● Directions: Quote every line below exactly as it reads.

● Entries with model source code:
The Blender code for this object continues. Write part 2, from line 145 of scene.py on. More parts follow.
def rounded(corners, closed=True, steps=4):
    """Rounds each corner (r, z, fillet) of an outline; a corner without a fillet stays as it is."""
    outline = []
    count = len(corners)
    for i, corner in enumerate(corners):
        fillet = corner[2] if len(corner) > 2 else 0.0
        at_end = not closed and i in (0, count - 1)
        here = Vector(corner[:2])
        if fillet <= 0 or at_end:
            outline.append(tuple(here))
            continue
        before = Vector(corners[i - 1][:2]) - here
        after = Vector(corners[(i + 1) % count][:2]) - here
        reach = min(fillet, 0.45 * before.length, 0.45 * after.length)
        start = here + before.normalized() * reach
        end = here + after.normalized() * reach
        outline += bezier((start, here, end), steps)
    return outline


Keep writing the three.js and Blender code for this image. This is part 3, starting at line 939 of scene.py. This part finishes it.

● Response to the exercise:
The Blender code for this object continues. Write part 2, from line 145 of scene.py on. More parts follow.
def rounded(corners, closed=True, steps=4):
    """Rounds each corner (r, z, fillet) of an outline; a corner without a fillet stays as it is."""
    outline = []
    count = len(corners)
    for i, corner in enumerate(corners):
        fillet = corner[2] if len(corner) > 2 else 0.0
        at_end = not closed and i in (0, count - 1)
        here = Vector(corner[:2])
        if fillet <= 0 or at_end:
            outline.append(tuple(here))
            continue
        before = Vector(corners[i - 1][:2]) - here
        after = Vector(corners[(i + 1) % count][:2]) - here
        reach = min(fillet, 0.45 * before.length, 0.45 * after.length)
        start = here + before.normalized() * reach
        end = here + after.normalized() * reach
        outline += bezier((start, here, end), steps)
    return outline


Keep writing the three.js and Blender code for this image. This is part 3, starting at line 939 of scene.py. This part finishes it.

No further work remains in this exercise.